2. unordered_map has fairly strict iteration and pointer invalidation rules that are largely incompatible with the implementations that turn out to be the fastest. See:

> References and pointers to either key or data stored in the container are only invalidated by erasing that element, even when the corresponding iterator is invalidated.

https://en.cppreference.com/w/cpp/container/unordered_map

And, of course, this is C++, where (despite the best efforts of the “profiles” people), the only way to deal with lifetimes of things in containers is to write the rules in the standards and hope people notice. Rust, in contrast, encodes the rules in the type signatures of the methods, and misuse is deterministically caught by the compiler.

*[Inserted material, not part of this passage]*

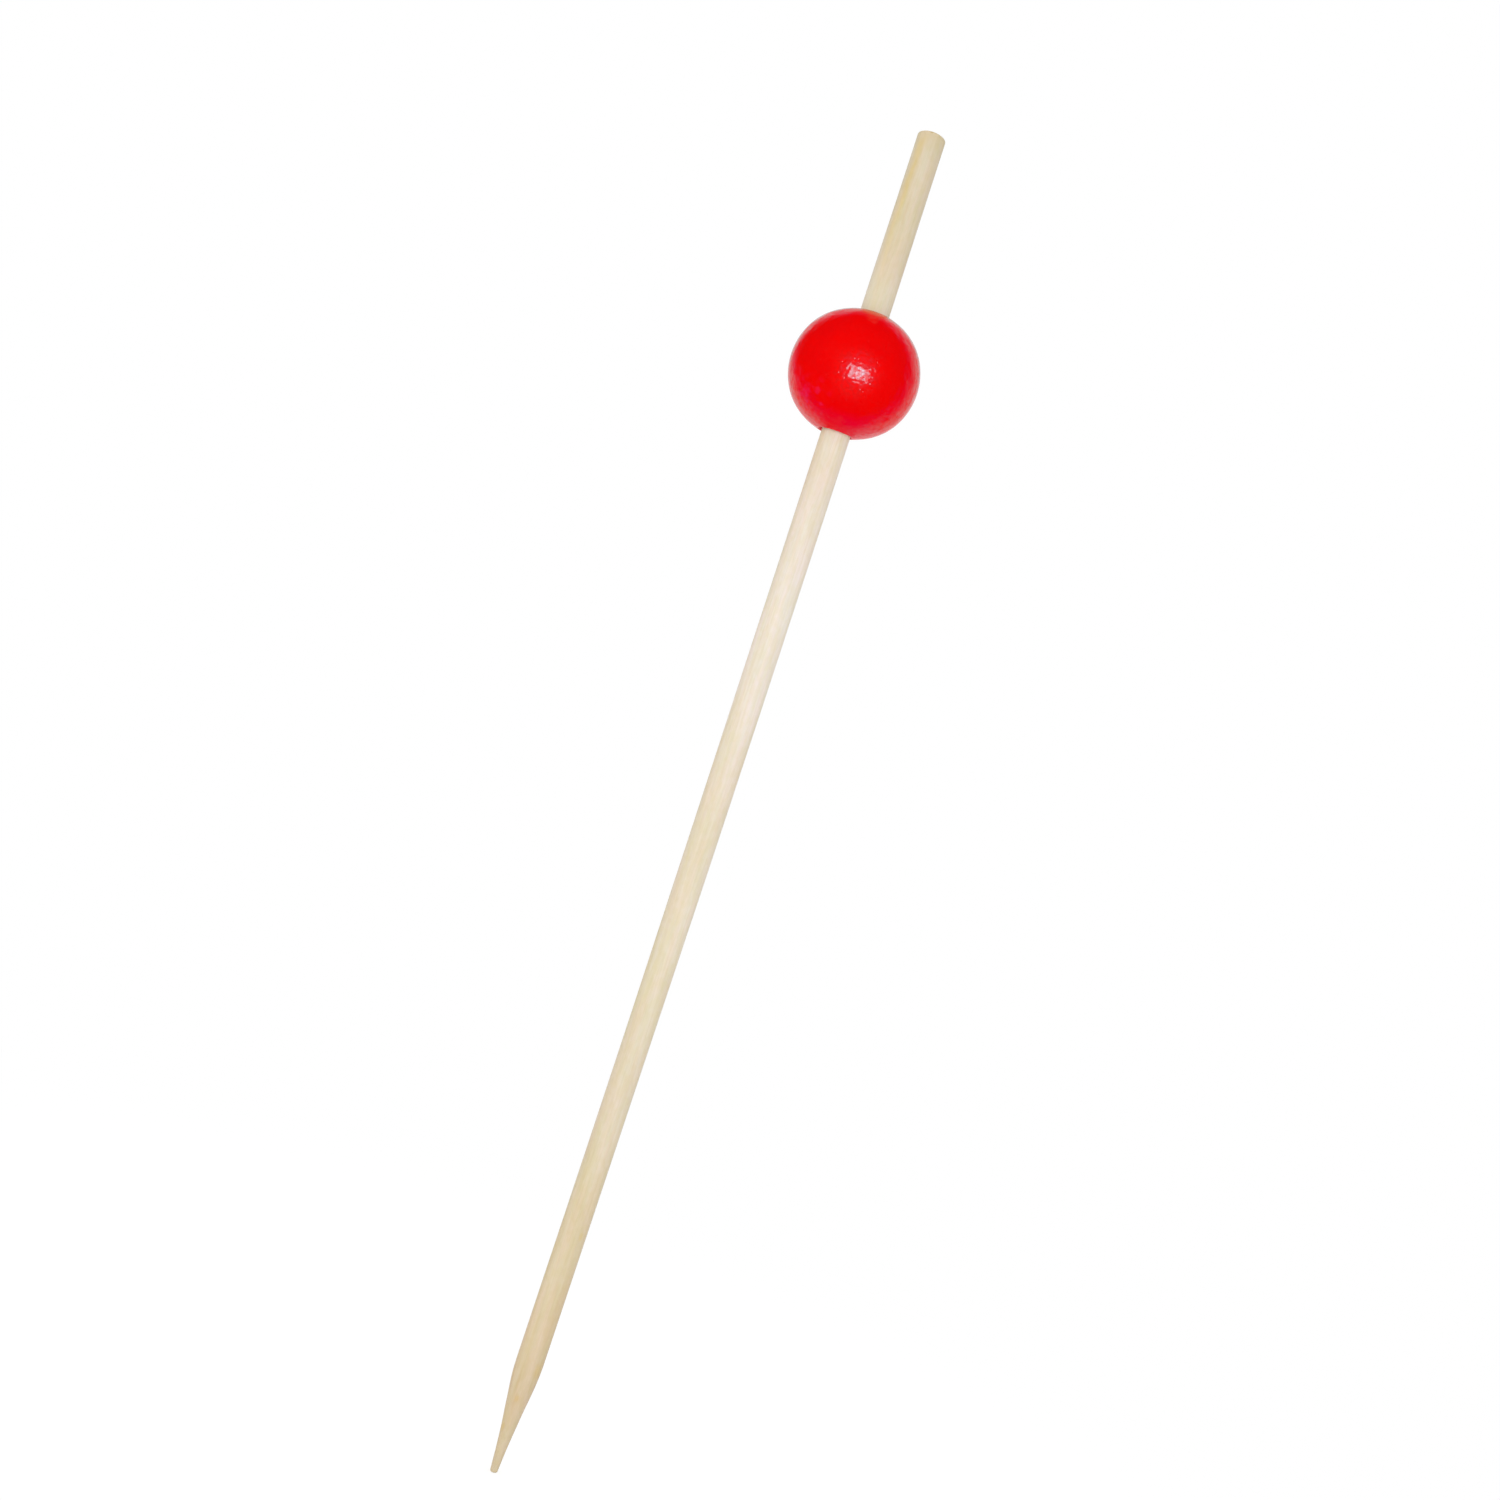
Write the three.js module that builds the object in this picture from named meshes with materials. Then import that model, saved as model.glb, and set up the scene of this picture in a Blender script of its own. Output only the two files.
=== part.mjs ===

Like std::vector, std::unordered_map also doesn't do a good job on reservation, I've never been entirely sure what to make of that - did they not care? Or is there some subtle reason why what they're doing made sense on the 1980s computers where this was conceived?

For std::vector it apparently just didn't occur to C++ people to provide the correct API, Bjarne Stroustrup claims the only reason to use a reservation API is to prevent reference and iterator invalidation. -shrug-

[std::unordered_map was standardised this century, but, the thing standardised isn't something you'd design this century, it's the data structure you'd have been shown in an undergraduate Data Structures class 40 years ago.]

  • > For std::vector it apparently just didn't occur to C++ people to provide the correct API, Bjarne Stroustrup claims the only reason to use a reservation API is to prevent reference and iterator invalidation. -shrug-

    Do you mean something like vector::reserve_at_least()? I suppose that, if you don’t care about performance, you might not need it.

    FWIW, I find myself mostly using reserve in cases where I know what I intend to append and when I will be done appending to that vector forever afterwards.

    • I'm not familiar with vector::reserve_at_least but assuming that's an API which reserves capacity without destroying the amortized constant time of the exponential growth built in to the type, yes, that.